**Task objective:**
From the listing below, extract every line in which the word "code" appears.

**Stored data:**
= = = = =

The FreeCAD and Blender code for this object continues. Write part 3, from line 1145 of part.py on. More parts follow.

= = = = =

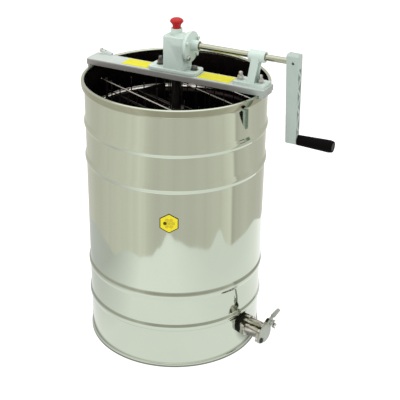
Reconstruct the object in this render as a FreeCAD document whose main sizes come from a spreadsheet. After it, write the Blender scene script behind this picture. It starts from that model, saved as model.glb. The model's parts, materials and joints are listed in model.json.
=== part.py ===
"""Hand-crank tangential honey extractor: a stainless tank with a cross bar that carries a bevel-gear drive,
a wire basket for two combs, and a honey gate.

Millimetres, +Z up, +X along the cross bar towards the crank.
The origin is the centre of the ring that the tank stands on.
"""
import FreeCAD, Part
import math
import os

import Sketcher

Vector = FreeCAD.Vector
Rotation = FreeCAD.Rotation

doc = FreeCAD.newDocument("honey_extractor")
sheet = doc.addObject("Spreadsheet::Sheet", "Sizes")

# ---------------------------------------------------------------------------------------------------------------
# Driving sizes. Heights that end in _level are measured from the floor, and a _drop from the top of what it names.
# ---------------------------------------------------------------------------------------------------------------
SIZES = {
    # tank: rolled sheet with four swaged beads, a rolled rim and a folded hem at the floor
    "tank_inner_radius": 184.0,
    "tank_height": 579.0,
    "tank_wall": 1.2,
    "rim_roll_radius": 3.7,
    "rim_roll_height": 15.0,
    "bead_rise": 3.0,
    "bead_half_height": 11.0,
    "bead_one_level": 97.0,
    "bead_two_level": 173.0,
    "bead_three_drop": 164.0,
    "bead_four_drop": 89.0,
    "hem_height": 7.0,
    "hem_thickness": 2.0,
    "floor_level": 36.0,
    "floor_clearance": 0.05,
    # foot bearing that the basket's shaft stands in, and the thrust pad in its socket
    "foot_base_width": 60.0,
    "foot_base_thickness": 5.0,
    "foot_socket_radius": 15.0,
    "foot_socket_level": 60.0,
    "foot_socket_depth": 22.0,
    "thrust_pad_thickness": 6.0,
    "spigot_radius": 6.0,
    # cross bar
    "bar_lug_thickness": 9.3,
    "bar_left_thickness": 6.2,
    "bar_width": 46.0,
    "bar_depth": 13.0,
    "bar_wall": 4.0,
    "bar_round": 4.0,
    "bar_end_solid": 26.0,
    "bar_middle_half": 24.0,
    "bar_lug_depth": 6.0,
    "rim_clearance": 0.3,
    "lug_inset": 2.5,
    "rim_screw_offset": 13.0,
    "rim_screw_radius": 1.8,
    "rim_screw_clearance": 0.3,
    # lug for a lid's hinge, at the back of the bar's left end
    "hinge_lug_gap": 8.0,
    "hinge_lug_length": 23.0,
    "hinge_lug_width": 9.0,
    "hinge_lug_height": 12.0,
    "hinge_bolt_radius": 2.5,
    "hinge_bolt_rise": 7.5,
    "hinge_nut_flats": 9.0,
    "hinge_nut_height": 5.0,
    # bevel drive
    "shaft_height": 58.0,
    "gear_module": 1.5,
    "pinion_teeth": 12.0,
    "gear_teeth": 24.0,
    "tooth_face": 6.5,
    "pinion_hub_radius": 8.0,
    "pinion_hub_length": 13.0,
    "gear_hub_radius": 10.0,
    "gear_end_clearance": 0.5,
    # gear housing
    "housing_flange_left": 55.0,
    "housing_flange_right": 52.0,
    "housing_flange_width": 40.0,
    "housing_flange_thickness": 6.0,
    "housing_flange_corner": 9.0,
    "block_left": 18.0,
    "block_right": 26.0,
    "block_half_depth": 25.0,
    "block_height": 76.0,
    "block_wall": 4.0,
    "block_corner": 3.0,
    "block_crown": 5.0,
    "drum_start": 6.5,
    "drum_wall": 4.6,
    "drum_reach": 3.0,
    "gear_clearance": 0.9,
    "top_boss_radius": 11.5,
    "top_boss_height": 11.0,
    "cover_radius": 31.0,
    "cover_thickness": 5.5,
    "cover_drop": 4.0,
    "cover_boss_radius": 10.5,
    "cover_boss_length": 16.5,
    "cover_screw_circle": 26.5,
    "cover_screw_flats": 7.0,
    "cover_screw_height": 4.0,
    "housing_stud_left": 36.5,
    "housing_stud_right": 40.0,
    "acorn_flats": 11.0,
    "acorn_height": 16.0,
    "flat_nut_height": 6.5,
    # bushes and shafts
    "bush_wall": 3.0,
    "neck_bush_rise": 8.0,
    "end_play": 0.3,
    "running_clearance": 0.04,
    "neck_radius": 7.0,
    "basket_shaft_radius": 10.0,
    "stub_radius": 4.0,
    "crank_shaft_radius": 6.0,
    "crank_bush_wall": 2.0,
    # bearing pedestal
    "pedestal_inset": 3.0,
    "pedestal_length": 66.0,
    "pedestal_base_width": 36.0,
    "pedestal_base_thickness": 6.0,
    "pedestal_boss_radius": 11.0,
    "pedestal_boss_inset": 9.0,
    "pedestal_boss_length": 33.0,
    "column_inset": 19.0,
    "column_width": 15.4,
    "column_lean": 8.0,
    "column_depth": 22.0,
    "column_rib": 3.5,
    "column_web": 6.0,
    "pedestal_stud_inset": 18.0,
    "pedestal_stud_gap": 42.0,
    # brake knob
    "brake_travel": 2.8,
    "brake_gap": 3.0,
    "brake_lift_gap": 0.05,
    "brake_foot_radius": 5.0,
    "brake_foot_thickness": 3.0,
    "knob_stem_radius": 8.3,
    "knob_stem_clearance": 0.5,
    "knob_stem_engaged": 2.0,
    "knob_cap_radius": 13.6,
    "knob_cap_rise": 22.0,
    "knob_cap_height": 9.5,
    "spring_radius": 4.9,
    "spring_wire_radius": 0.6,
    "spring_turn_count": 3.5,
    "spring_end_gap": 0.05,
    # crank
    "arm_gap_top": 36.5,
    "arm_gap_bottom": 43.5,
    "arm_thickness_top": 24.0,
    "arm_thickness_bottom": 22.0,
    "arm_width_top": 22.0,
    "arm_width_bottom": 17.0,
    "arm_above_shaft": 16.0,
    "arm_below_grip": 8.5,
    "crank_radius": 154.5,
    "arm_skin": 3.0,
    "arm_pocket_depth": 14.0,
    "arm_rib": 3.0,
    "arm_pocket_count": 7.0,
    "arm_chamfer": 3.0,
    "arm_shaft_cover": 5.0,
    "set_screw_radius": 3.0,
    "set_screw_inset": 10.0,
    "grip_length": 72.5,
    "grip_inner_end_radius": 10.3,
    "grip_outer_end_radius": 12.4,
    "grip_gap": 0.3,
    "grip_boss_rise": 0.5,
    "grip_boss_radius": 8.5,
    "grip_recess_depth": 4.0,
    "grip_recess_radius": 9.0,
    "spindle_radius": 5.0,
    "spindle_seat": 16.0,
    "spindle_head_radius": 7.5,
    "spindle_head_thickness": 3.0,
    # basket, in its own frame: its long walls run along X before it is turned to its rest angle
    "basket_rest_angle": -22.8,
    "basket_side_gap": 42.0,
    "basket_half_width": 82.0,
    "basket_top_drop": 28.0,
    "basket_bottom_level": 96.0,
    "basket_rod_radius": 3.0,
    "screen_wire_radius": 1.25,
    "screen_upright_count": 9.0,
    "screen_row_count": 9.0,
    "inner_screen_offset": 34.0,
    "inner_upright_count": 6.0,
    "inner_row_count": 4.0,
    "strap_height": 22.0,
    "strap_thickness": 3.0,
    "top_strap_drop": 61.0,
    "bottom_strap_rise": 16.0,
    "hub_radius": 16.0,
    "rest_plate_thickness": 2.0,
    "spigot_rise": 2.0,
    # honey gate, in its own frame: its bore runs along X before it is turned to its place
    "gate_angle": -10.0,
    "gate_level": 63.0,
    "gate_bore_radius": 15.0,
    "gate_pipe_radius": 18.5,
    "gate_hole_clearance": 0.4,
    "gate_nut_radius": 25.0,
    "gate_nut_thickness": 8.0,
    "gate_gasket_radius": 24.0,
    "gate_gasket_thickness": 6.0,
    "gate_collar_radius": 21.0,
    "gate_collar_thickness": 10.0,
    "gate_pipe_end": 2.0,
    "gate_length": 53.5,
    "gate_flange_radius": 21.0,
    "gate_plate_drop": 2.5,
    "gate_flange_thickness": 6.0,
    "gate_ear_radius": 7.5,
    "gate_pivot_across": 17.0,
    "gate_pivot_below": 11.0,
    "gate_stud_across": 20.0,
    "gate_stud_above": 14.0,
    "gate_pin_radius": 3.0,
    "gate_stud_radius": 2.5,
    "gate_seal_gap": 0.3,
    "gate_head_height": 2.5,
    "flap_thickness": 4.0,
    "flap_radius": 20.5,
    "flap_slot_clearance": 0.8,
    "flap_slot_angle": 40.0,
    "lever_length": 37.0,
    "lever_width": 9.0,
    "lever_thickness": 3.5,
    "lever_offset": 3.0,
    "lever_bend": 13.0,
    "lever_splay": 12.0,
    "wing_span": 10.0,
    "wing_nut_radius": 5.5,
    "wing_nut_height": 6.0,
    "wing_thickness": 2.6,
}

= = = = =

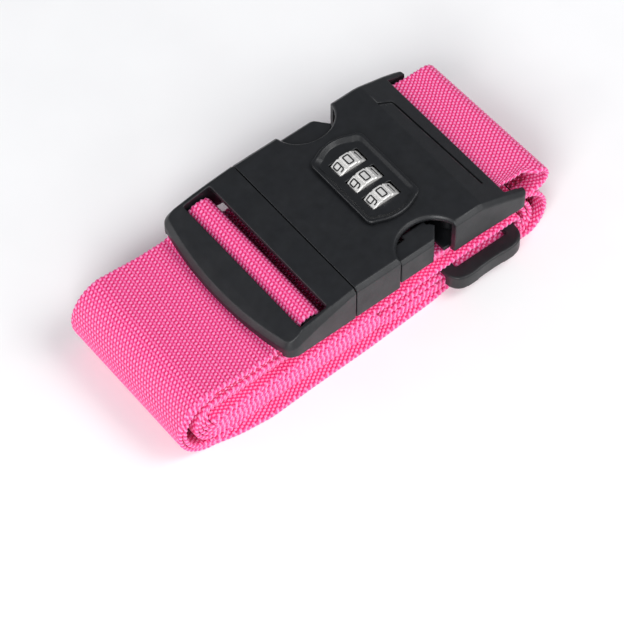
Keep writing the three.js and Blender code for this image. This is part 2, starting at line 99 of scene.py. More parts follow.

= = = = =

**Response to this exercise:**
The FreeCAD and Blender code for this object continues. Write part 3, from line 1145 of part.py on. More parts follow.
Keep writing the three.js and Blender code for this image. This is part 2, starting at line 99 of scene.py. More parts follow.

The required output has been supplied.